Klosterneuburg Abbey belongs to the congregation of the Austrian Augustinian canons and dates back to a foundation by Leopold III, Margrave of the Bavarian Marcha orientalis (Ostarrîchi). The castle on Leopold’s mountain was built in 1101 by Leopold as a fortress against invasions from the east and to control the Danube. According to legend, Leopold III’s wife Agnes lost a cloth on the balcony of their castle on Leopold’s mountain. Years after the wind has taken Agnes’ cloth away it was found in the Neuburg flood plain, a place where Leopold III was to build a monastery in 1108. Agnes cloth is exhibited in the treasury of Klosterneuburg Abbey.
The south-eastern part of Klosterneuburg Abbey dates back to the 18th century. Emperor Charles VI wanted the House of Habsburg to convert Klosterneuburg Abbey into an Austrian Escorial, i.e. a baroque, stately monastery residence, out of devotion to St Leopold. The 2 monumental domes, decorated with the crowns of the House of Habsburg, represent the imperial crown on the one hand and the Austrian archducal hat on the other.

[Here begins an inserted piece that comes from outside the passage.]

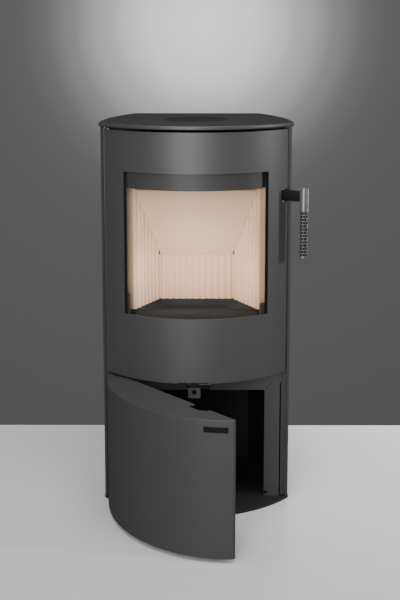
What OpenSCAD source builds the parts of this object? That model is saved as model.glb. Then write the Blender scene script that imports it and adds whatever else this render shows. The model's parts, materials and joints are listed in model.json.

Towards the end of the St Leopold’s Day tour to Klosterneuburg abbey you get the chance to taste some of Klosterneuburg’s abbey’s wines in the ambience of a historic wine cellar of the 13th century. Klosterneuburg Abbey has been growing wine since it was founded. The vineyards are located in selected sites in Klosterneuburg, Vienna, Gumpoldskirchen and Tattendorf. While the Grüner Veltliner, Riesling and Sauvignon Blanc grape varieties are cultivated in Klosterneuburg, the Viennese Gemischter Satz is the main variety grown in the Viennese vineyards in Kahlenbergerdorf and Nussberg.
The indigenous specialities Zierfandler and Rotgipfler are cultivated in the vineyards of Gumpoldskirchen, and the estate’s famous red wines, especially St. Laurent, mature in Tattendorf. Zweigelt, Blaufränkisch, Cabernet Sauvignon and Merlot are also cultivated.
The estate’s bottle-fermented sparkling wines are in a class of their own. As Austria’s first climate-neutral winery, Klosterneuburg Abbey is also a pioneer in terms of sustainability and climate protection.
This special tour is only available once a year on St Leopolds Day on the 15th of November
Duration: approximately 8 – 9 hours
The driving distance from Vienna to Klosterneuburg is approximately: 15 km
This St Leopold’s Day offer is a private tour for 2 travelers
Hotel pickup and drop-off in Vienna
Transportation by car to Klosterneuburg Abbey
Pontifical mass at Klosterneuburg Abbey church
Lunch in the Abbey restaurant
Traditional barrel slide in the Binderstadel of Klosterneuburg Abbey
Access to the funfair Leopoldi market
Access to the treasury and the museum of Klosterneuburg Abbey
Tasting of 3 wines from the Klosterneuburg Abbey vineyard
Return transportation by car to Vienna
Accompaniment by 2 well educated local guides
This full-day private tour to Klosterneuburg gives you the opportunity to immerse yourself in the celebrations in honour of Austria’s patron saint, Saint Leopold. Leopold III founded Klosterneuburg Abbey in 1108 on the site where his wife’s wind-blown veil was found. The highlight of the celebrations in honour of the anniversary of St Leopold’s death on 15 November 2024 is the pontifical mass at 10 a.m. with the Mass in D minor by the Austrian composer Anton Bruckner and the Abbey Choir and Orchestra in the Abbey Church of Klosterneuburg. For this mass, which is celebrated by the provost of Klosterneuburg Abbey together with all the priests present, the skull reliquary of St Leopold is solemnly brought from the tomb of St Leopold in Leopold’s Chapel to the abbey church, accompanied by the Order of the Knights of the Holy Sepulchre of Jerusalem. After the high mass, there is lunch in the Abbey restaurant and then the traditional barrel slide. You will also have the opportunity to have a look around the Leopoldi market, a funfair on Klosterneuburg’s town hall square. You can also take a look at the Verdun Altar in St Leopold’s chapel, the treasury and the museum of Klosterneuburg Abbey before we finish off in the historic cellar of the wine shop of Klosterneuburg Abbey with a tasting of some of the excellent wines from the abbey vineyards.
The private St Leopold’s Day tour for 2 travelers is € 874,00
The Austrian archducal hat, set with rubies, emeralds, sapphires and pearls, has been in the treasury of Klosterneuburg Abbey since 1616. Modelled on the „holy crowns“ of Hungary (St Stephen’s Crown) and Bohemia (Wenceslas Crown), it was also intended to be a „holy crown“ and thus an absolute symbol of power. The archducal hat is associated with a saint, namely the founder of Klosterneuburg monastery and patron saint of Austria, St Leopold. The hat was only allowed to be brought to Vienna for the inauguration of a new archduke the last time in 1835 for Emperor Ferdinand I. The hat made its last official appearance in 1989 at the funeral of Zita, the last Empress of Austria.